What goes into a definition of done

A comprehensive DoD typically addresses multiple dimensions of completeness:

Code quality - Code reviewed, meets style guidelines, passes static analysis, no known bugs introduced.

Testing - Unit tests written and passing, integration tests passing, edge cases covered, no regression in existing tests.

Documentation - User documentation updated if needed, API documentation current, release notes drafted.

Security - Vulnerability scan passed, no exposed credentials, security review completed if required.

Performance - Meets performance criteria, no significant degradation from baseline, load tested if applicable.

Deployment - Deployed to staging environment, deployment scripts work correctly, rollback tested.

Acceptance - Product owner has reviewed, acceptance criteria met, demo completed.

The specific items depend on your context. A healthcare application might require compliance documentation. A consumer app might require accessibility testing. The DoD should reflect what "quality" means for your specific situation.

Definition of done vs. acceptance criteria

These concepts are related but distinct:

Acceptance Criteria are specific to individual work items. They describe the conditions that particular feature or story must meet. "User can reset password via email link" is acceptance criteria.

Definition of Done applies to all work items universally. It describes the standard conditions everything must meet regardless of specific functionality. "Code reviewed and tests passing" applies to every story, not just one.

Acceptance criteria vary by story. Definition of Done is consistent across stories. A work item is complete when it meets both its specific acceptance criteria and the universal Definition of Done.

Levels of done

Organizations sometimes maintain multiple DoD levels for different scopes:

Story-level DoD - What must be true for an individual story to be complete. Code written, tested, reviewed.

Sprint-level DoD - What must be true at the end of a sprint. Integration tested, documentation updated, demo-ready.

Release-level DoD - What must be true before shipping to production. Performance validated, security approved, launch checklist completed.

Different levels acknowledge that some activities make sense at different cadences. You don't need release approval for every story, but you do need code review.

Creating an effective definition of done

Several principles help craft a useful DoD:

Involve the whole team. The DoD should reflect shared agreement, not imposed requirements. When the team creates it together, they understand and commit to it.

Start achievable, evolve toward ideal. An aspirational DoD that the team can't actually meet breeds cynicism. Start with what's realistic, then raise the bar as practices improve.

Make it visible. Post the DoD where the team sees it daily. Reference it in reviews. Make it part of the workflow, not a document that exists somewhere.

Review and update regularly. As the team matures or context changes, update the DoD. What seemed ambitious six months ago might now be routine.

Keep it focused. A DoD with 50 items becomes a checklist nobody reads. Focus on criteria that actually matter for quality and completeness.

Common pitfalls

DoD inflation happens when well-meaning additions accumulate without pruning. Eventually the DoD becomes so heavy that teams either ignore it or slow to a crawl.

Inconsistent application occurs when some items get exceptions. "It's done except for the documentation" normalizes incomplete work. The DoD should be non-negotiable - otherwise it's not a definition.
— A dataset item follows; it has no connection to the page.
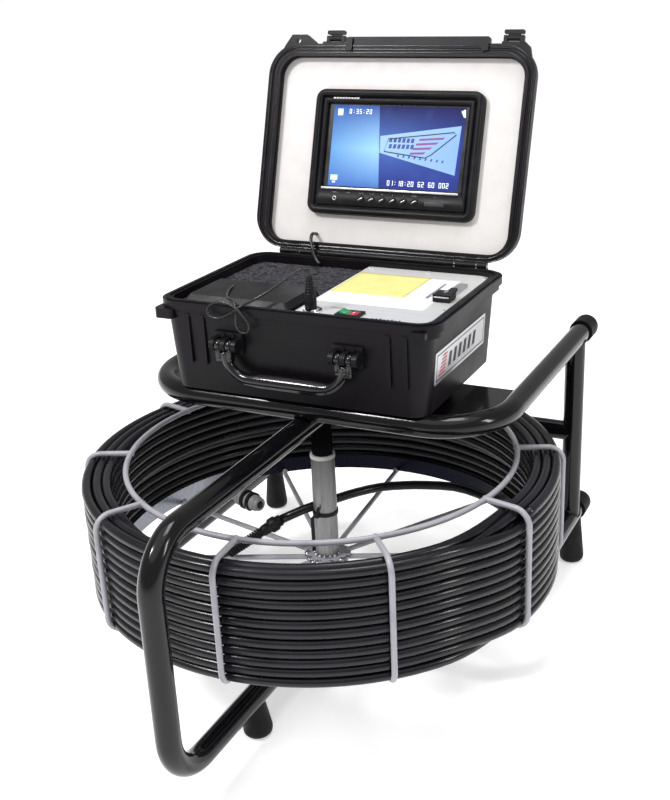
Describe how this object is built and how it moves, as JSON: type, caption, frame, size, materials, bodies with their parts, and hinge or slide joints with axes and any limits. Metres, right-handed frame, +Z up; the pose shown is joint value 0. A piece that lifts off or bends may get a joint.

Individual interpretation emerges when criteria are too vague. "Code is clean" means different things to different people. Specific, verifiable criteria work better than subjective assessments.

Waterfall in disguise happens when the DoD creates sequential handoffs - code to review to testing to documentation. A healthy DoD supports parallel work rather than mandating a rigid sequence.

Missing team buy-in undermines the whole concept. A DoD imposed by management without team input feels like bureaucracy rather than quality commitment. The team must own it.

When a team genuinely commits to a shared Definition of Done, quality becomes a habit rather than a heroic effort. Each completed item meets a known standard, stakeholders can trust "done" means done, and the accumulation of incomplete work stops silently undermining the product.